La meilleure illustration est cette œuvre chorale avec orchestre. Composée entre Janvier et Août 1930 à Nice puis en Suisse, elle est le fruit de la commande lancée par Serge Koussevitzki, à l'occasion du 50ème anniversaire de son orchestre, l'orchestre de Boston. Elle fut créée par Ansermet le 13 Décembre 1930 à Bruxelles, puis elle revint à ses dédicataires. A la première page de la partition figure une double dédicace: «A la gloire de Dieu et au Boston Symphony Orchestra, à l'occasion de son 50ème anniversaire».
 
Pourquoi une symphonie ? Stravinsky a écrit des symphonies (pour instruments à vent, en ut, en trois mouvements) mais à chaque fois, c'est tout autre chose qu'une symphonie au sens classique. Certes, il y a à peu près les dimensions (une vingtaine de minutes de musique), l'apparence organique (trois mouvements) mais c'est tout autre chose.
Ce n'est pas l'église au théâtre, c'est un souffle soutenu par l'orchestre.

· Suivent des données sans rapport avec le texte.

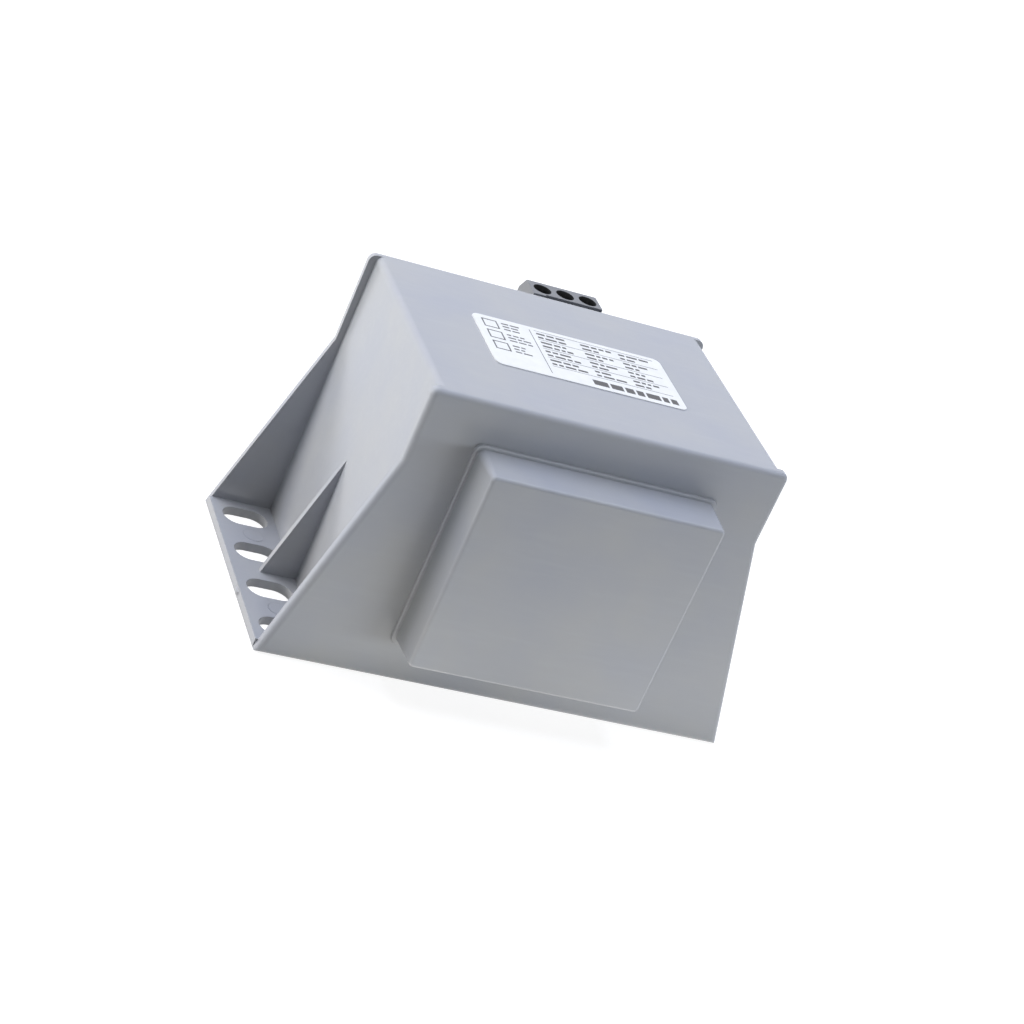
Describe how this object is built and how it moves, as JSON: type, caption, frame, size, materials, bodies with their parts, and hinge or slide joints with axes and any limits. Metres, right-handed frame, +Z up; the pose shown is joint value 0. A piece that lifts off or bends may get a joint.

Les textes choisis dans la Vulgate sont respectivement les versets 13 et 14 du psaume 38 (39) pour le premier mouvement, les versets 2, 3 et 4 du psaume 39 (40) pour le deuxième mouvement et tout le psaume 150 pour le couronnement de l'œuvre, le dernier mouvement.


Symphonie de Psaumes 

I - Exaudi orationem meurt
2- Expectaus expectavi dominant
3 - Laudate Dominum

  - 1er mouvement : Écoute ma prière Cette courte introduction est en fait un prélude où le chœur se fait humble, émergeant du silence entre les arpèges de l'orchestre et ces curieux accords qui passent des hautbois aux bassons puis au piano.
« Laisse-moi respirer avant que je ne m'en aille et que je ne sois plus ».
Stravinsky donne l'écho de cette ultime respiration, par une sorte de buée musicale.   - 2e mouvement : J'avais mis en l'Éternel mon espérance La durée s'allonge (presque six minutes) pour une forme fuguée et les voix n'entreront qu'après un jeu sonore entre les bois (hautbois, flûtes) et le chœur apparaît sur une autre musique et voix après voix.
L'ombre de Bach passe dans cette double fugue, mais cette louange devient complexe pour, avec dévotion, aller vers le silence.
La conclusion est saisissante, car brusquement fortissimo pour dire la crainte devant l'Éternel.   - 3e mouvement Alleluia, Louez l'Éternel En suivant le tempo de Stravinsky, on obtient onze minutes parmi les plus étonnantes de la musique religieuse occidentale.
Là et là seulement sont convoqués les échos sonores des chants de l'église orthodoxe.
Parti d'une introduction grave, presque gelée, le morceau se termine, marqué au fer rouge de la ferveur religieuse. De nombreuses reprises indiquent qu'il n'y a plus de temps et cette louange ne chuchote plus les ombres, elle proclame en répétant sans trêve le « Laudate », le triomphe sur le silence. Quelques ultimes pistes pour recevoir cette œuvre étrange : « Alors que certains veulent se faire un nom, d'autres se battent pour se faire un non ». (Georges Perros).
Dans cette musique, Stravinsky dit non à l'inessentiel et entreprend un véritable voyage intérieur et cette cathédrale de sons s'élève au-dessus des messes minuscules et de l'argile des jours.
Un chant inquiet monte du chœur semblant implorer pour Stravinsky cette propre prière : « Priez pour moi ». La Symphonie de Psaumes est une musique sombre, une musique d'ombres, de lèvres qui remuent vers Dieu, un jugement dernier à peine murmuré.
Un jour et c'est bientôt, Stravinsky nous le dit, nous serons devant la fin des temps.
La Symphonie des Psaumes s'élève comme une chanson noire et ancienne pour nous parler autant de notre fragilité que d'éternité.
Déjà vers la fin, en l'écoutant, l'auditeur se trouve dans un temps où les choses ont déjà cessé d'être, même si elles restent apparemment proches. Stravinsky a érigé une stèle compatissante où la musique se fait attente, familière, mais déjà presque étrangère et inintelligible.
L'hiver du monde nous sépare déjà de ces voix qui s'élèvent seules vers l'ailleurs. Toujours à l'écoute de cette œuvre, un sentiment d'adieu plus que de Dieu semble naître. Cette œuvre s'achève solennellement et la nuit revient.
Stravinsky ajoutera cette dernière conclusion :On espère adorer Dieu avec un petit peu d'art si on en a. Stravinsky aura eu ce peu d'art et bien plus encore.